> REQUIRED WORK:
Everything from the first line down to the line containing "import numpy as np" should be reproduced exactly; please include nothing else.

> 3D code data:
※

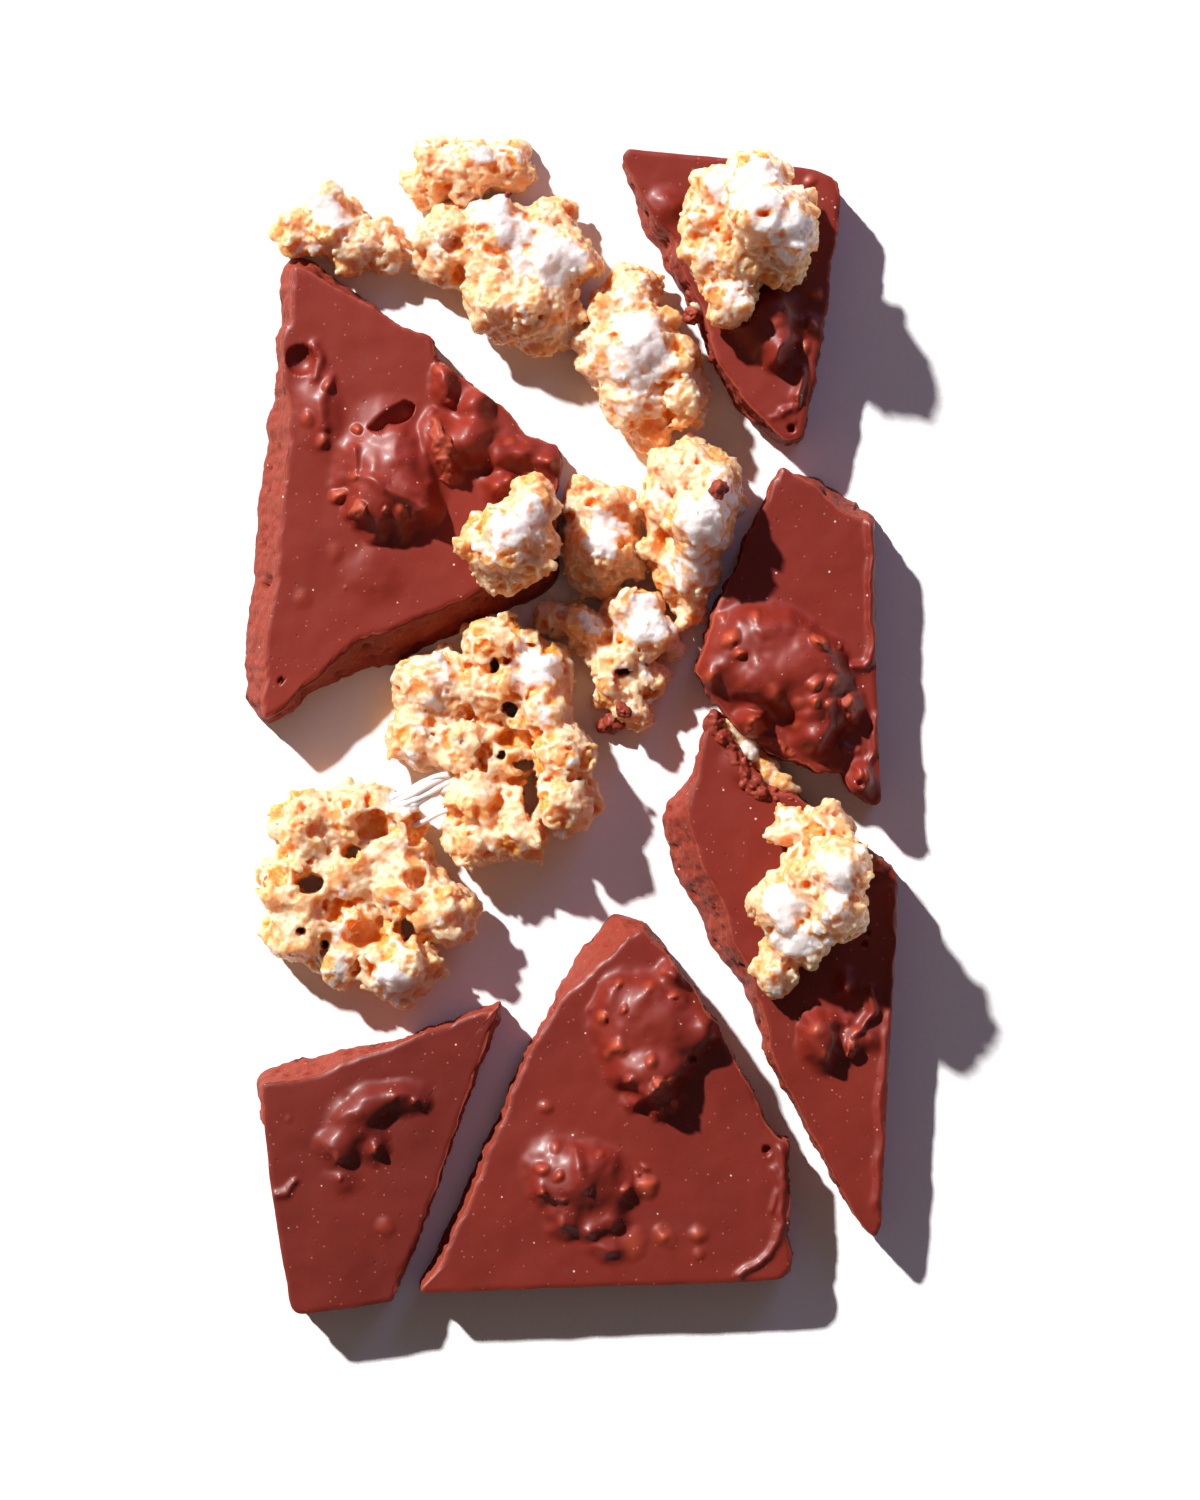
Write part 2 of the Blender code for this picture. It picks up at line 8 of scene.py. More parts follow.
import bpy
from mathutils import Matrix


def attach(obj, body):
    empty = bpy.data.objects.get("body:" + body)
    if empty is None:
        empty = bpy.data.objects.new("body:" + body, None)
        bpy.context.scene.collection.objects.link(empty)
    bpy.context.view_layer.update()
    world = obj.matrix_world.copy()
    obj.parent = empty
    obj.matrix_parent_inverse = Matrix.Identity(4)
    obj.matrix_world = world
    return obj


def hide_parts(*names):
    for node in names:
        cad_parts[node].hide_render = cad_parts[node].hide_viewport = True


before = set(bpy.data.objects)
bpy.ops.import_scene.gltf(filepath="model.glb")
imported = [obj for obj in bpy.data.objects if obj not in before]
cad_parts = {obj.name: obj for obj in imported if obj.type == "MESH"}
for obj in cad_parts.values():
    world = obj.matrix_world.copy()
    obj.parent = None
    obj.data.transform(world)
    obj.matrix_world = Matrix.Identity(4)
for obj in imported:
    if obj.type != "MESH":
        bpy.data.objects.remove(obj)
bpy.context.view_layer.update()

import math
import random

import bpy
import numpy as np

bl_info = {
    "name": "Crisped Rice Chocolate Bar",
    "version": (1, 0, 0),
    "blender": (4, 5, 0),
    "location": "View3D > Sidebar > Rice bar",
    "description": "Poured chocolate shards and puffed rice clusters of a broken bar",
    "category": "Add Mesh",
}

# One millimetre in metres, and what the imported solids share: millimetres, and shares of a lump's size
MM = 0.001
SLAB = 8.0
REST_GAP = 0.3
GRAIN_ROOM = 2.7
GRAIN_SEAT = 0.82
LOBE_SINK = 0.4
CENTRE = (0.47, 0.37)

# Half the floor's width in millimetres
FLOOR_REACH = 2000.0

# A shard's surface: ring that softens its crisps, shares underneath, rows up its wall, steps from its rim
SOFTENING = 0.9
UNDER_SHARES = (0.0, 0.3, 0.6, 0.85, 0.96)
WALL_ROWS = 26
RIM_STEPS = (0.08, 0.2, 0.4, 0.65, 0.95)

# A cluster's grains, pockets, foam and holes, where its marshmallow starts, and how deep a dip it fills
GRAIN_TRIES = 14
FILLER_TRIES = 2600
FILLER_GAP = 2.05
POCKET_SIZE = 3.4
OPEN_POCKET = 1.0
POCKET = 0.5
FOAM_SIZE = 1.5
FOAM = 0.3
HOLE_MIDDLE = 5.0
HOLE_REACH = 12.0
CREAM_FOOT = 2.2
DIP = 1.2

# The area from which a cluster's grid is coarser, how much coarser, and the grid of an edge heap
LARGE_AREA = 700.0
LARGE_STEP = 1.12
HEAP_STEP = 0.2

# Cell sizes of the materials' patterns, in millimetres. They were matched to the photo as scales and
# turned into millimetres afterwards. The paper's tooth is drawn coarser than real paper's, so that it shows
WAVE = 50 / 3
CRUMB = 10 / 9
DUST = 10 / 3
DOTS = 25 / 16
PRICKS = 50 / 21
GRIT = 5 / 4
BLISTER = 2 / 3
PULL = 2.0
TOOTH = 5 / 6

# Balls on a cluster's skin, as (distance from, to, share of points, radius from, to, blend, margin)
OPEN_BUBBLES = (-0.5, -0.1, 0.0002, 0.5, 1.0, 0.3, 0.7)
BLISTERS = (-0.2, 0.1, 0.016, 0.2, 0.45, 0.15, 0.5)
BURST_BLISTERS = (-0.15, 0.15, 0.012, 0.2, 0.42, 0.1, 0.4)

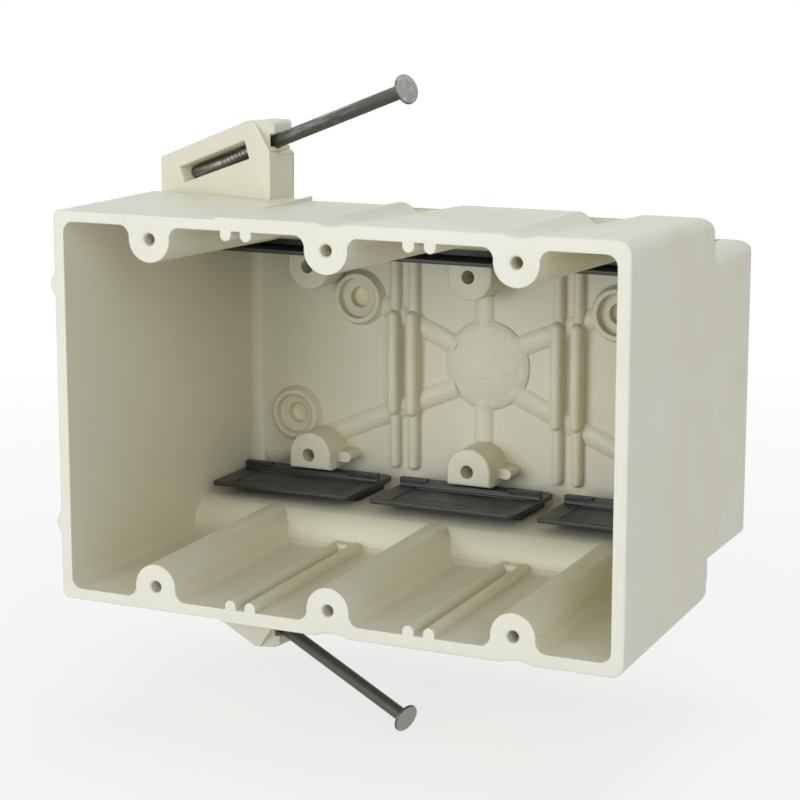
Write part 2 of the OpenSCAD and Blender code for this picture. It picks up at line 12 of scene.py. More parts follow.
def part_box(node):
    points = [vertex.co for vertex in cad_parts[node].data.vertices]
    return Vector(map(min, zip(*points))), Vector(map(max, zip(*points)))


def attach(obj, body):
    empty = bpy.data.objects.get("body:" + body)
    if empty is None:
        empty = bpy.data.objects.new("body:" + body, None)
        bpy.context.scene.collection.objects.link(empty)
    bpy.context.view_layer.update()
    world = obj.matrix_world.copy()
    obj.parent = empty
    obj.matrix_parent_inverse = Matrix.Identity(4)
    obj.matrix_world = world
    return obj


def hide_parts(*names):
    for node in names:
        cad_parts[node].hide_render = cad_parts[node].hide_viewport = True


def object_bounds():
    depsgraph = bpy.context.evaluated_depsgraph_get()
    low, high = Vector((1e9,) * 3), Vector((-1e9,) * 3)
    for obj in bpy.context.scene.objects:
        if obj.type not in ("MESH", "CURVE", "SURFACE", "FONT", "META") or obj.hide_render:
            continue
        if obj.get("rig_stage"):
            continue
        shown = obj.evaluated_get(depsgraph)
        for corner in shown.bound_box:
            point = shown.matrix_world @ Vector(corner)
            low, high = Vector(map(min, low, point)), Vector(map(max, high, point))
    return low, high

※

> COMPLETE RESPONSE:
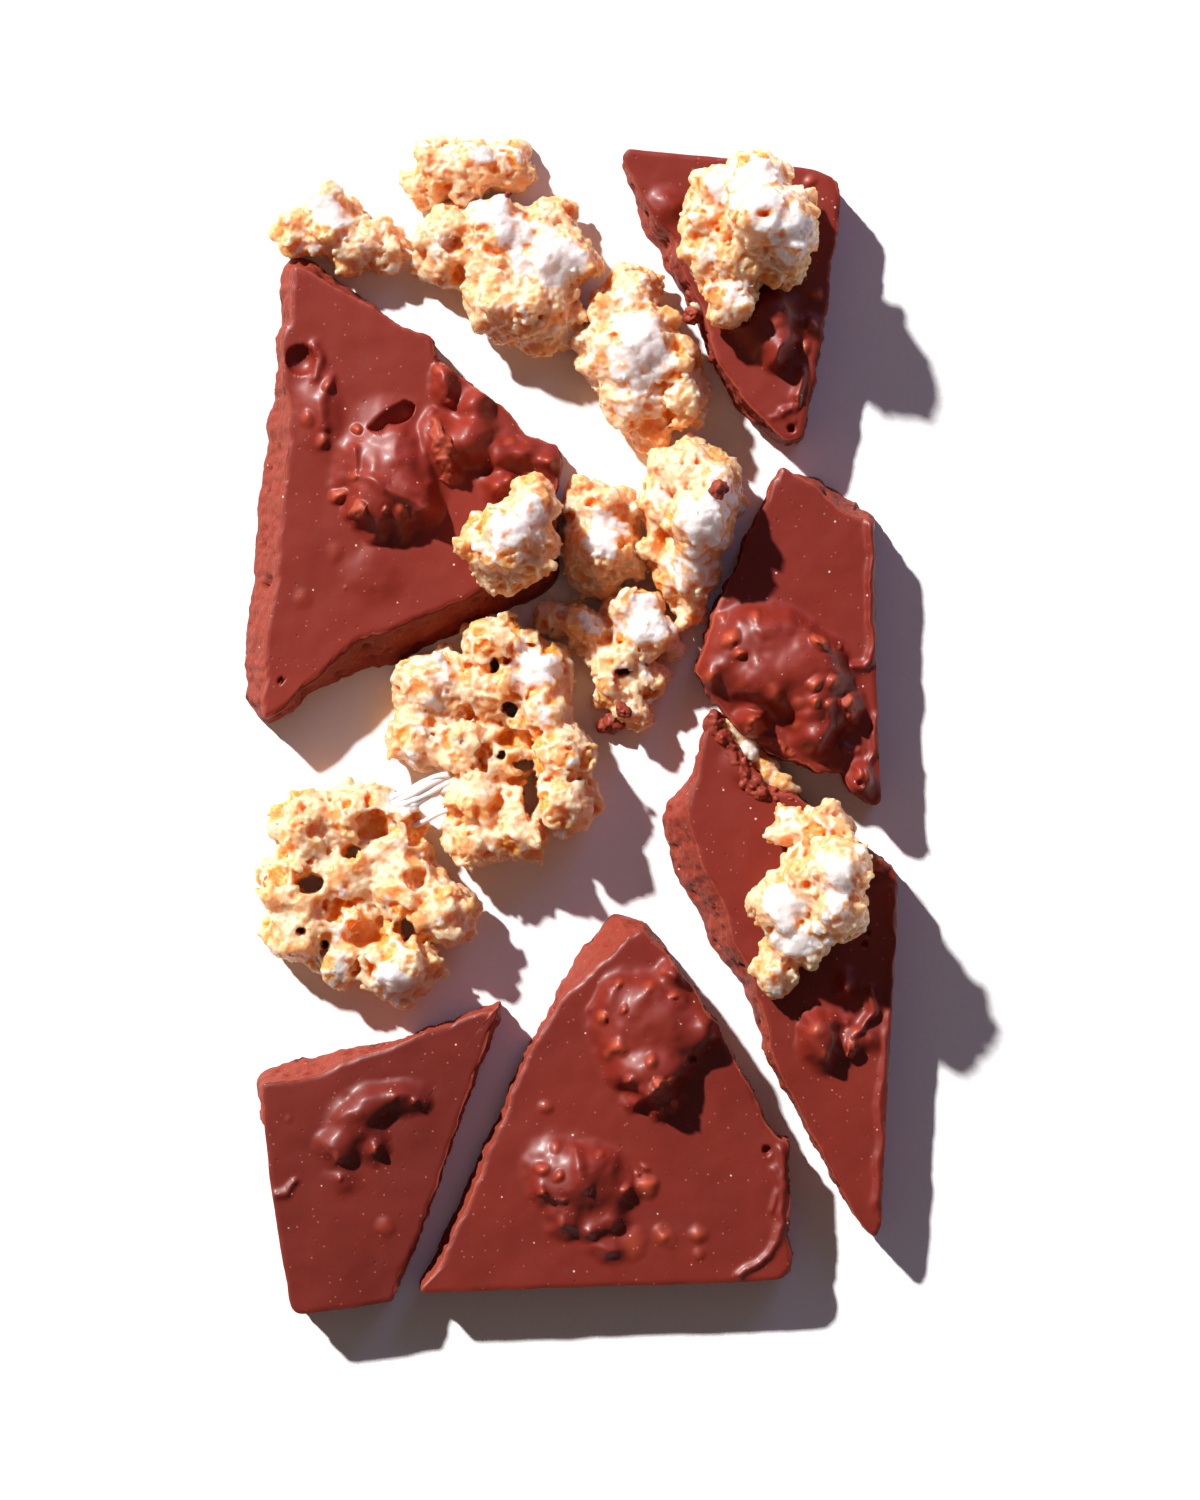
Write part 2 of the Blender code for this picture. It picks up at line 8 of scene.py. More parts follow.
import bpy
from mathutils import Matrix


def attach(obj, body):
    empty = bpy.data.objects.get("body:" + body)
    if empty is None:
        empty = bpy.data.objects.new("body:" + body, None)
        bpy.context.scene.collection.objects.link(empty)
    bpy.context.view_layer.update()
    world = obj.matrix_world.copy()
    obj.parent = empty
    obj.matrix_parent_inverse = Matrix.Identity(4)
    obj.matrix_world = world
    return obj


def hide_parts(*names):
    for node in names:
        cad_parts[node].hide_render = cad_parts[node].hide_viewport = True


before = set(bpy.data.objects)
bpy.ops.import_scene.gltf(filepath="model.glb")
imported = [obj for obj in bpy.data.objects if obj not in before]
cad_parts = {obj.name: obj for obj in imported if obj.type == "MESH"}
for obj in cad_parts.values():
    world = obj.matrix_world.copy()
    obj.parent = None
    obj.data.transform(world)
    obj.matrix_world = Matrix.Identity(4)
for obj in imported:
    if obj.type != "MESH":
        bpy.data.objects.remove(obj)
bpy.context.view_layer.update()

import math
import random

import bpy
import numpy as np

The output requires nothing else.